4.11.04

Review: Tallahassee Symphony Orchestra

Tallahassee Democrat, October 25, 2004:

Tallahassee Symphony Orchestra Music Director David Hoose announced earlier in the week that he would not return to the Orchestra after the 2004-2005 season. That season began Saturday evening at Florida State University’s Ruby Diamond Auditorium with a program of music by Dmitri Shostakovich and Sergei Rachmaninov.

The program, and the audience’s reaction to it, highlighted the growth of the TSO during Mr. Hoose’s directorship in addition to showing the limitations of a part-time ensemble.

Shostakovich’s First Symphony (1926) is a brash and assured debut. It has all of the earmarks of the composer’s mature style—sardonic wit, melodic ingenuity, rhythmic vitality, and colorful orchestration. The Orchestra responded to Mr. Hoose’s crisp tempos and gestures to give a taut, exciting performance of this early modern masterpiece.

The Orchestra displayed solid ensemble work throughout the Symphony, which is awash in the discontinuity that is a hallmark of Modernist art and thought. Soloists (there are too many solos in the Symphony to name all the players) handled their melodic twists and turns with panache, and the Orchestra boldly attacked Shostakovich’s dissonant harmonies, which is key to making them work for the audience.

The audience responded with a sustained and enthusiastic ovation, which indicates how far Mr.

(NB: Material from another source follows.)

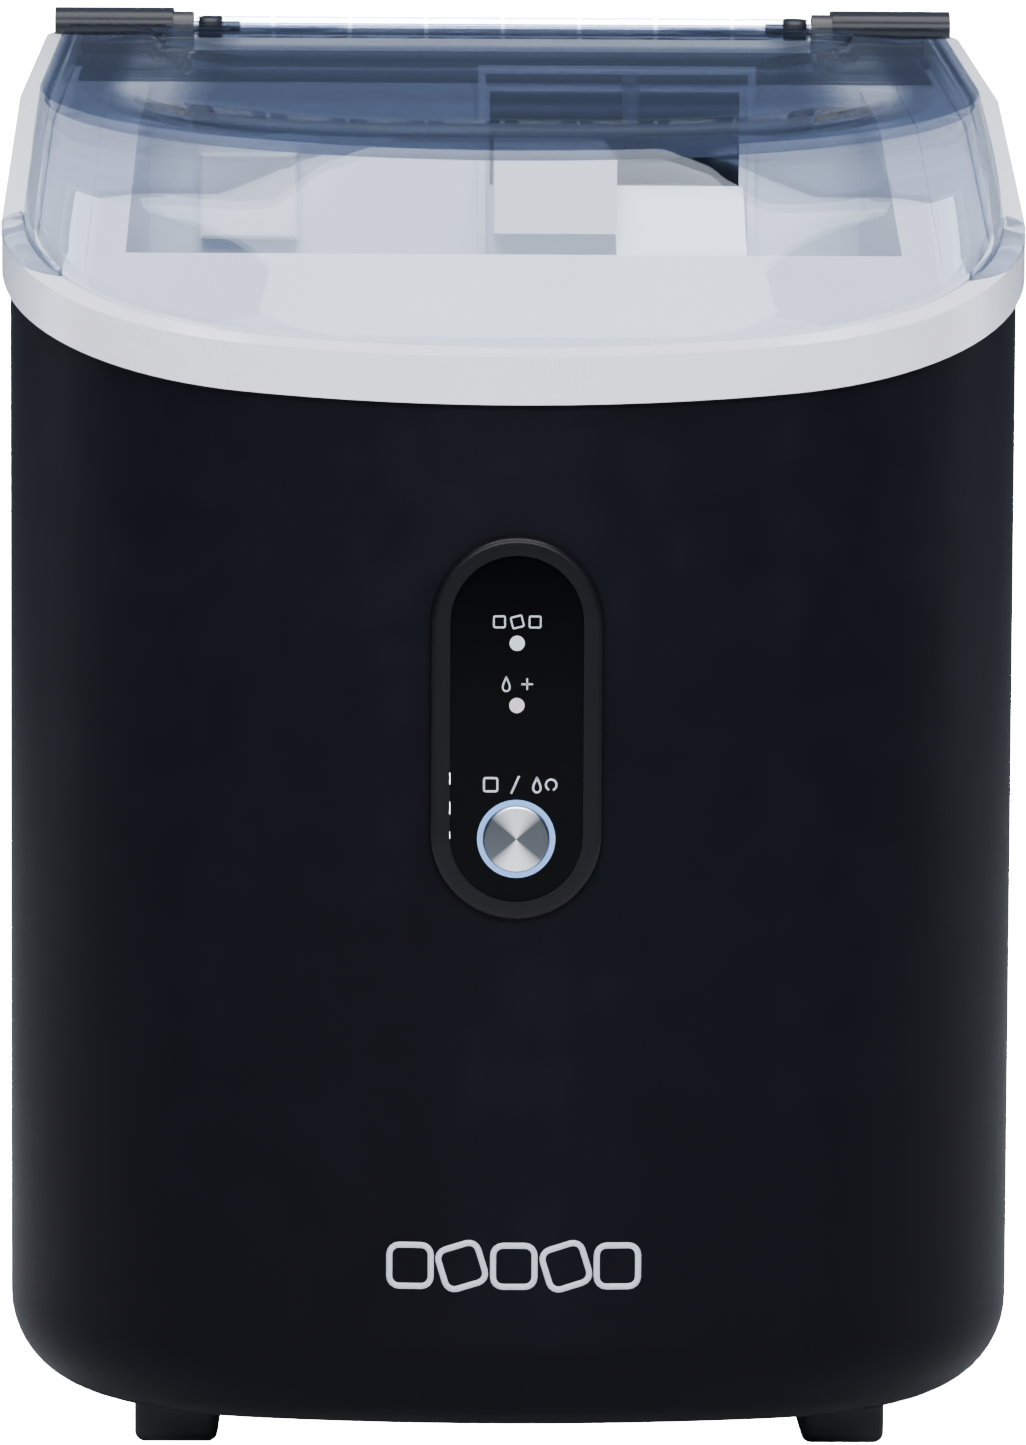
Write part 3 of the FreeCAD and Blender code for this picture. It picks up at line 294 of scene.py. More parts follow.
buttonLow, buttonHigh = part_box("power_button")
finishes = {
    "shellBlack": {"grain": 1500.0, "blotch": 9.0, "dark": (0.0014, 0.0017, 0.0030),
                   "light": (0.0028, 0.0034, 0.0056), "smooth": 0.42, "rough": 0.52, "bump": 0.35,
                   "depth": 0.00008, "specular": 0.045, "worn": (0.02, 0.022, 0.028), "wear": 0.25},
    "blackPlastic": {"grain": 1200.0, "dark": (0.008, 0.008, 0.009), "light": (0.018, 0.018, 0.020),
                     "smooth": 0.38, "rough": 0.55, "bump": 0.3},
    "bezelBlack": {"grain": 1300.0, "dark": (0.003, 0.003, 0.004), "light": (0.006, 0.006, 0.007),
                   "smooth": 0.26, "rough": 0.36, "bump": 0.25, "specular": 0.14},
    "housingNavy": {"grain": 900.0, "dark": (0.016, 0.019, 0.028), "light": (0.026, 0.030, 0.042),
                    "smooth": 0.30, "rough": 0.45, "bump": 0.15},
    "hingeBlack": {"grain": 900.0, "dark": (0.012, 0.013, 0.016), "light": (0.022, 0.024, 0.030),
                   "smooth": 0.20, "rough": 0.30, "bump": 0.1, "specular": 0.15},
    "rubberBlack": {"grain": 700.0, "dark": (0.008, 0.008, 0.008), "light": (0.020, 0.020, 0.020),
                    "smooth": 0.6, "rough": 0.85, "bump": 0.4},
    "trimSilver": {"grain": 2600.0, "blotch": 20.0, "dark": (0.87, 0.90, 0.97), "light": (0.92, 0.95, 1.0),
                   "smooth": 0.24, "rough": 0.34, "bump": 0.12, "depth": 0.00004, "metal": 0.1,
                   "coat": 0.3, "coatRough": 0.12, "worn": (0.9, 0.92, 0.95), "wear": 0.4},
    "linerGrey": {"grain": 1100.0, "blotch": 11.0, "dark": (0.70, 0.73, 0.80), "light": (0.77, 0.80, 0.87),
                  "smooth": 0.28, "rough": 0.42, "bump": 0.12},
    "spoutWhite": {"grain": 1000.0, "dark": (0.86, 0.88, 0.92), "light": (0.91, 0.93, 0.96),
                   "smooth": 0.28, "rough": 0.42, "bump": 0.12},
    "steel": {"grain": 800.0, "dark": (0.38, 0.38, 0.41), "light": (0.58, 0.58, 0.61),
              "smooth": 0.2, "rough": 0.36, "bump": 0.15, "metal": 1.0},
    "glossBlack": {"grain": 300.0, "blotch": 30.0, "dark": (0.0012, 0.0013, 0.0016),
                   "light": (0.0022, 0.0024, 0.0028), "smooth": 0.05, "rough": 0.10, "bump": 0.01,
                   "specular": 0.04, "wear": 0.0},
    "haloBlue": {"grain": 500.0, "dark": (0.16, 0.33, 0.72), "light": (0.24, 0.44, 0.85),
                 "smooth": 0.2, "rough": 0.3, "bump": 0.05, "glow": (0.25, 0.48, 0.95), "glowPower": 0.25,
                 "wear": 0.0},
    "lightPaleBlue": {"grain": 500.0, "dark": (0.62, 0.66, 0.72), "light": (0.74, 0.78, 0.84),
                      "smooth": 0.2, "rough": 0.35, "bump": 0.05, "wear": 0.0},
    "lightPalePink": {"grain": 500.0, "dark": (0.66, 0.58, 0.60), "light": (0.78, 0.69, 0.71),
                      "smooth": 0.2, "rough": 0.35, "bump": 0.05, "wear": 0.0},
    "printGrey": {"grain": 700.0, "dark": (0.52, 0.56, 0.63), "light": (0.60, 0.64, 0.71),
                  "smooth": 0.35, "rough": 0.5, "bump": 0.05, "wear": 0.0},
    "boardGreen": {"grain": 400.0, "dark": (0.02, 0.10, 0.04), "light": (0.04, 0.17, 0.07),
                   "smooth": 0.25, "rough": 0.4, "bump": 0.2},
    "compressorBlack": {"grain": 500.0, "dark": (0.010, 0.010, 0.010), "light": (0.022, 0.022, 0.022),
                        "smooth": 0.3, "rough": 0.5, "bump": 0.4, "coat": 0.2},
    "finAluminium": {"grain": 900.0, "dark": (0.55, 0.56, 0.58), "light": (0.75, 0.76, 0.78),
                     "smooth": 0.3, "rough": 0.5, "bump": 0.2, "metal": 1.0},
    "copper": {"grain": 600.0, "dark": (0.50, 0.24, 0.13), "light": (0.74, 0.42, 0.27),
               "smooth": 0.2, "rough": 0.4, "bump": 0.1, "metal": 1.0},
    "pumpGrey": {"grain": 800.0, "dark": (0.12, 0.12, 0.13), "light": (0.22, 0.22, 0.24),
                 "smooth": 0.35, "rough": 0.55, "bump": 0.2},
}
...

Hoose and the Orchestra have come in their programming, which is adventurous for a community-based orchestra in a city the size of Tallahassee. One selling point the TSO’s search committee will have is an audience open to unusual repertoire, in addition to the players capable of delivering fine performances of that repertoire.

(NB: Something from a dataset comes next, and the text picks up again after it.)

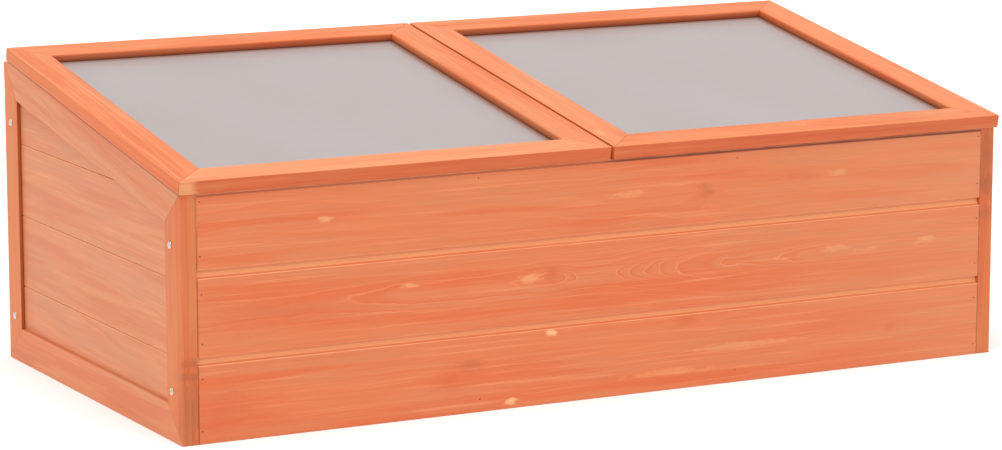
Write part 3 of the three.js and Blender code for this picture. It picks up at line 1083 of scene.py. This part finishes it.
def hinge_screw_places(node, outward, away):
    """Two points on a leaf's outer face, worked out from the pin's line in the record."""
    lid = node.split("_")[0]
    joint = next(j for j in frame["joints"] if j["name"] == f"{lid}_lid_hinge")
    low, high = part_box(node)
    pin = Vector(joint["pos_m"])
    pin.x = (low.x + high.x) / 2
    depth = KNUCKLE_RADIUS - LEAF_THICKNESS
    middle = pin + LEAF_SCREW_OUT * away - depth * outward
    return [middle + sign * LEAF_SCREW_SPREAD / 2 * ACROSS for sign in (-1, 1)]


def hinges():
    """The leaves with softened edges, and two countersunk screws through each."""
    source = random.Random(9)
    mesh = screw_mesh("hinge_screw", *HINGE_SCREW, countersunk=True)
    for lid in SIDES:
        for hand in SIDES:
            for leaf, outward, away in (
                ("hinge_fixed_leaf_and_pin", UP, BACKWARDS),
                ("hinge_lid_leaf", UP_THE_SLOPE, OUT_OF_THE_LID),
            ):
                node = f"{lid}_lid_{hand}_{leaf}"
                body = frame["nodes"][node]["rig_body"]
                solid, place, low, high = placed_solid(node, axes_of(ACROSS, UP))
                solid.normal_update()
                mark = solid.faces.layers.float.new("arris")
                edges = [edge for edge in solid.edges if is_corner(edge, 50)]
                round_edges(solid, edges, LEAF_ARRIS, 1, mark)
                shade_smoothly(solid)
                piece = add_object(node + "_pressed", solid, place, body, HINGE_ZINC)
                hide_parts(node)
                for i, point in enumerate(hinge_screw_places(node, outward, away)):
                    turn = source.uniform(0, math.pi)
                    set_screw(
                        f"{node}_screw_{i + 1}", mesh, point, outward, turn, body,
                        HINGE_ZINC)


hinges()

# ---- Nails in the front and back boards ----

NAIL_RADIUS = 0.9 * MM
NAIL_PROUD = 0.12 * MM
NAIL_INSET = 5 * MM
NAIL_ABOVE_JOINT = 17 * MM
NAIL_BELOW_JOINT = 26 * MM
NAIL_BELOW_RIM = 11 * MM
NAIL_ABOVE_GROUND = 14 * MM
NAIL_DEPTH = 2 * MM


def nails(wall, outward):
    """Two nails through each board at its ends, and one high and one low in each middle batten."""
    source = random.Random(13)
    head = [(0, -NAIL_DEPTH), (NAIL_RADIUS, -NAIL_DEPTH), (NAIL_RADIUS, 0)]
    head += dome(NAIL_RADIUS, NAIL_PROUD, 0.3 * NAIL_PROUD, steps=3)[1:]
    gathered = bmesh.new()
    count = BOARD_COUNT[wall]
    boards = [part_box(f"{wall}_board_{i + 1}") for i in range(count)]
    face = boards[0][0].y if wall == "front" else boards[0][1].y
    seat = face if wall == "front" else face - NAIL_PROUD  # the back face is the object's limit
    ends = (boards[0][0].x + NAIL_INSET, boards[0][1].x - NAIL_INSET)
    places = []
    for i, (low, high) in enumerate(boards):
        lower = low.z + (NAIL_ABOVE_GROUND if i == 0 else NAIL_ABOVE_JOINT)
        upper = high.z - NAIL_BELOW_RIM
        if i + 1 < count:
            upper = boards[i + 1][0].z - NAIL_BELOW_JOINT
        places += [(x, z) for x in ends for z in (lower, upper)]
    for hand in SIDES:
        low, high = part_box(f"{wall}_{hand}_mid_batten")
        middle = (low.x + high.x) / 2
        places += [(middle, NAIL_ABOVE_GROUND), (middle, boards[-1][1].z - NAIL_BELOW_RIM)]
    for x, z in places:
        point = Vector((x + source.uniform(-1, 1) * MM, seat, z + source.uniform(-2, 2) * MM))
        nail = turned(head, sides=14)
        turn = axes_of(ACROSS, outward).to_4x4()
        bmesh.ops.transform(nail, matrix=Matrix.Translation(point) @ turn, verts=nail.verts)
        gather(gathered, nail)
    shade_smoothly(gathered)
    add_object(f"{wall}_nails", gathered, Matrix.Identity(4), "box", NAIL_STEEL)


nails("front", -BACKWARDS)
nails("back", BACKWARDS)

# ---- Screws and washers that hold the sheets ----

FIXING_INSET = 5 * MM  # from the sheet's edge
FIXING_PLACES = (-0.25, 0.25)  # in shares of the sheet's width or length
FIXING_WASHER = 4.2 * MM


def sheet_fixings():
    """Washer-head screws through each sheet's margin into its rebate, seen from underneath."""
    profile = [(0, -7 * MM), (1.3 * MM, -5.5 * MM), (1.3 * MM, 0), (FIXING_WASHER, 0)]
    profile += [(FIXING_WASHER, 0.6 * MM), (2.8 * MM, 0.7 * MM)]
    profile += dome(2.6 * MM, 1.7 * MM, 0.9 * MM)
    for lid in SIDES:
        solid, place, low, high = placed_solid(
            f"{lid}_lid_glazing", axes_of(ACROSS, OUT_OF_THE_LID))
        solid.free()
        inset = FIXING_INSET * Vector((1, 1, 0))
        inner_low, inner_high = low + inset, high - inset
        spots = []
        for share in FIXING_PLACES:
            x = share * (high.x - low.x)
            y = share * (high.y - low.y)
            spots += [(x, inner_low.y), (x, inner_high.y), (inner_low.x, y), (inner_high.x, y)]
        gathered = bmesh.new()
        for x, y in spots:
            fixing = turned(profile)
            flip = Matrix.Translation((x, y, low.z)) @ Matrix.Rotation(math.pi, 4, "X")
            bmesh.ops.transform(fixing, matrix=flip, verts=fixing.verts)
            gather(gathered, fixing)
        shade_smoothly(gathered)
        add_object(f"{lid}_lid_sheet_screws", gathered, place, f"{lid}_lid", ZINC)


sheet_fixings()

# ---- Stage, light and camera ----

FLOOR_HALF_SIZE = 60
FLOOR_GAP = 0.2 * MM  # below the object's foot
SKY_STRENGTH = 0.79
SUN_ENERGY = 1.8
SUN_ANGLE = math.radians(45)
SUN_TURN = (math.radians(18), 0, math.radians(-28))
CAMERA_AZIMUTH = math.radians(-27.85)
CAMERA_ELEVATION = math.radians(10.0)
CAMERA_PLACE = (-2.109, -3.988, 0.96)
CAMERA_LENS = 132.4
CAMERA_SENSOR_WIDTH = 36
CAMERA_REACH = 200


def floor():
    solid = bmesh.new()
    bmesh.ops.create_grid(solid, x_segments=4, y_segments=4, size=FLOOR_HALF_SIZE)
    tree = Tree("pale_floor")
    cloud = tree.noise(tree.stretched(tree.coordinates("Object"), (0.6, 0.6, 0.6), 1), detail=3)
    shade = tree.mix(cloud, colour(250, 250, 250), colour(254, 254, 254))
    material = tree.finish(Base_Color=shade, Roughness=0.9, Specular_IOR_Level=0.1)
    ground = in_scene("floor", as_mesh("floor", solid))
    ground.location.z = -FLOOR_GAP
    ground.data.materials.append(material)


def light():
    world = bpy.data.worlds.new("studio")
    world.use_nodes = True
    background = world.node_tree.nodes["Background"]
    background.inputs["Color"].default_value = (1, 1, 1, 1)
    background.inputs["Strength"].default_value = SKY_STRENGTH
    bpy.context.scene.world = world
    sun = bpy.data.lights.new("key", "SUN")
    sun.energy = SUN_ENERGY
    sun.angle = SUN_ANGLE
    in_scene("key", sun).rotation_euler = SUN_TURN


def camera():
    back = Vector((
        math.sin(CAMERA_AZIMUTH) * math.cos(CAMERA_ELEVATION),
        -math.cos(CAMERA_AZIMUTH) * math.cos(CAMERA_ELEVATION),
        math.sin(CAMERA_ELEVATION),
    ))
    lens = bpy.data.cameras.new("camera")
    lens.lens = CAMERA_LENS
    lens.sensor_width = CAMERA_SENSOR_WIDTH
    lens.clip_end = CAMERA_REACH
    eye = in_scene("camera", lens)
    eye.location = CAMERA_PLACE
    eye.rotation_mode = "QUATERNION"
    eye.rotation_quaternion = (-back).to_track_quat("-Z", "Y")
    bpy.context.scene.camera = eye


floor()
light()
camera()
bpy.context.scene.view_settings.view_transform = "Standard"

Rachmaninov’s Symphonic Dances marks the end of the composer’s career, and in some ways, of the Romanticism he championed and even, for many, embodied. It is a colorful and expressive work, full of memorable melodies and orchestral color. Saturday night’s performance was fiery and solid. Once again the numerous soloists gave telling accounts of their parts, with principal cellist Kim Jones a standout among standouts.

Mark Rohr’s program note made much of the idea that Rachmaninov eschewed Modernism even as late as 1940, the year of the Dances. While it is true that the composer never wrote music that was anything other than unambiguously tonal, he did make use of the same kinds of discontinuities heard to such good effect in the Shostakovich. This piece was full of sudden textural changes and melodic surprises, so while it was not avant-garde, it certainly was Modern in some respects, and Mr. Hoose’s reading emphasized some of that aspect of the score.

The performance was not quite fully realized—I had the feeling throughout that, with one more rehearsal, the Orchestra could really have let go and pulled out all the stops. The Rachmaninov is a greater technical challenge for an orchestra than is the Shostakovich, and this lack of rehearsal time is a serious and inevitable limit on the artistic growth of an orchestra like the Tallahassee Symphony. This was a fine concert, but the Orchestra is capable of even more.

This concert, then, placed the potential and challenge of the TSO in relief, and it will be fascinating to watch the search for the musician who will take on the task of leading the Orchestra into the future.